• [Your objective]:
Give all of the lines again exactly as they read.

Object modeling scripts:
= = = =

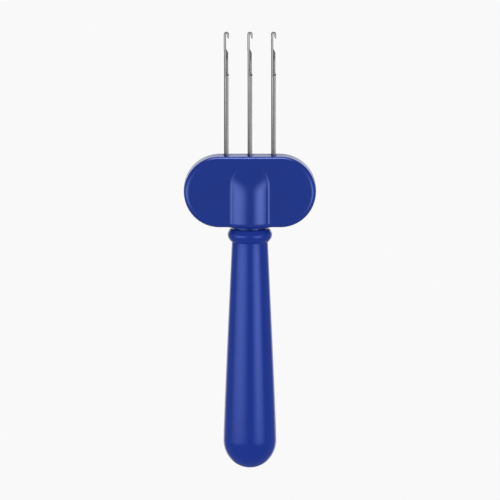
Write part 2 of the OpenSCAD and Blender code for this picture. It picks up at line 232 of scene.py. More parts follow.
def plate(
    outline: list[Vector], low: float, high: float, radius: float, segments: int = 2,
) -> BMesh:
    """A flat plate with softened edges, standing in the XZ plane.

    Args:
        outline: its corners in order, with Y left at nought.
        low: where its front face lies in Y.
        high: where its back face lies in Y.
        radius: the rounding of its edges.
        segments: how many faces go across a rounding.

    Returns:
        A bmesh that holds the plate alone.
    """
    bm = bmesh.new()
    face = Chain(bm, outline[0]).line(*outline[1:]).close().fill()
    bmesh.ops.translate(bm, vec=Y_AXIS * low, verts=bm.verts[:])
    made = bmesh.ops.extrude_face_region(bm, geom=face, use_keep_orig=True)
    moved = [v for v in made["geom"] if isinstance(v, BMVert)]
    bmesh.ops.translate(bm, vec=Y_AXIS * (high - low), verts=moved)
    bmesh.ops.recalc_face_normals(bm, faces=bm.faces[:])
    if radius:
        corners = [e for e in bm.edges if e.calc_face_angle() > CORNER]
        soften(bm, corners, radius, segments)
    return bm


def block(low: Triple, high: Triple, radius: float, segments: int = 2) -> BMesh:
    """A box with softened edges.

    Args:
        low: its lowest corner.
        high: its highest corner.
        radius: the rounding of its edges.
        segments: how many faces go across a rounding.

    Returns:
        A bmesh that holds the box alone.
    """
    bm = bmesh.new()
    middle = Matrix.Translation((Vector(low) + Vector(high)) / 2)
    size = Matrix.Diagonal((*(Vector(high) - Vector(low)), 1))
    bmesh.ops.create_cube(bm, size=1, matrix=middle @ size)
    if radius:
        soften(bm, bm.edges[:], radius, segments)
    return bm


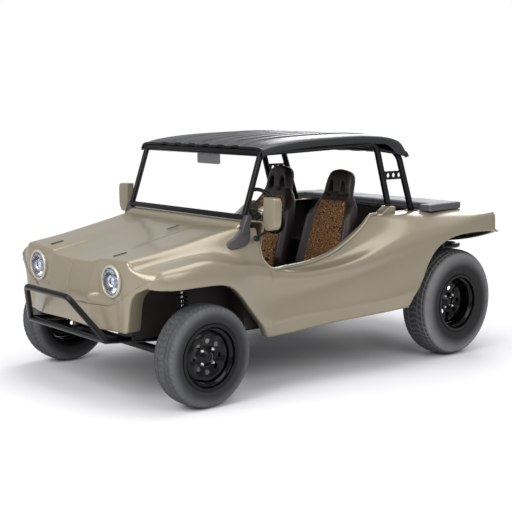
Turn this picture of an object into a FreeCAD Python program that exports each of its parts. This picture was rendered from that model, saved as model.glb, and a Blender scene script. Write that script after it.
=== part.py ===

= = = =

• [Response to the task]:
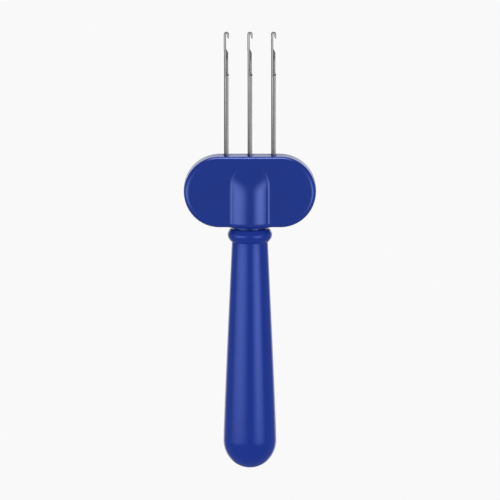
Write part 2 of the OpenSCAD and Blender code for this picture. It picks up at line 232 of scene.py. More parts follow.
def plate(
    outline: list[Vector], low: float, high: float, radius: float, segments: int = 2,
) -> BMesh:
    """A flat plate with softened edges, standing in the XZ plane.

    Args:
        outline: its corners in order, with Y left at nought.
        low: where its front face lies in Y.
        high: where its back face lies in Y.
        radius: the rounding of its edges.
        segments: how many faces go across a rounding.

    Returns:
        A bmesh that holds the plate alone.
    """
    bm = bmesh.new()
    face = Chain(bm, outline[0]).line(*outline[1:]).close().fill()
    bmesh.ops.translate(bm, vec=Y_AXIS * low, verts=bm.verts[:])
    made = bmesh.ops.extrude_face_region(bm, geom=face, use_keep_orig=True)
    moved = [v for v in made["geom"] if isinstance(v, BMVert)]
    bmesh.ops.translate(bm, vec=Y_AXIS * (high - low), verts=moved)
    bmesh.ops.recalc_face_normals(bm, faces=bm.faces[:])
    if radius:
        corners = [e for e in bm.edges if e.calc_face_angle() > CORNER]
        soften(bm, corners, radius, segments)
    return bm


def block(low: Triple, high: Triple, radius: float, segments: int = 2) -> BMesh:
    """A box with softened edges.

    Args:
        low: its lowest corner.
        high: its highest corner.
        radius: the rounding of its edges.
        segments: how many faces go across a rounding.

    Returns:
        A bmesh that holds the box alone.
    """
    bm = bmesh.new()
    middle = Matrix.Translation((Vector(low) + Vector(high)) / 2)
    size = Matrix.Diagonal((*(Vector(high) - Vector(low)), 1))
    bmesh.ops.create_cube(bm, size=1, matrix=middle @ size)
    if radius:
        soften(bm, bm.edges[:], radius, segments)
    return bm


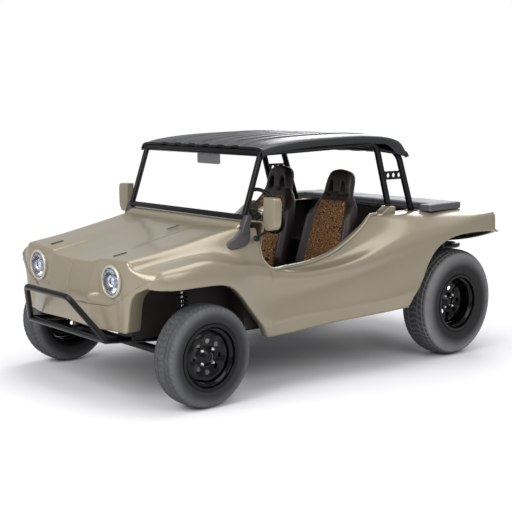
Turn this picture of an object into a FreeCAD Python program that exports each of its parts. This picture was rendered from that model, saved as model.glb, and a Blender scene script. Write that script after it.
=== part.py ===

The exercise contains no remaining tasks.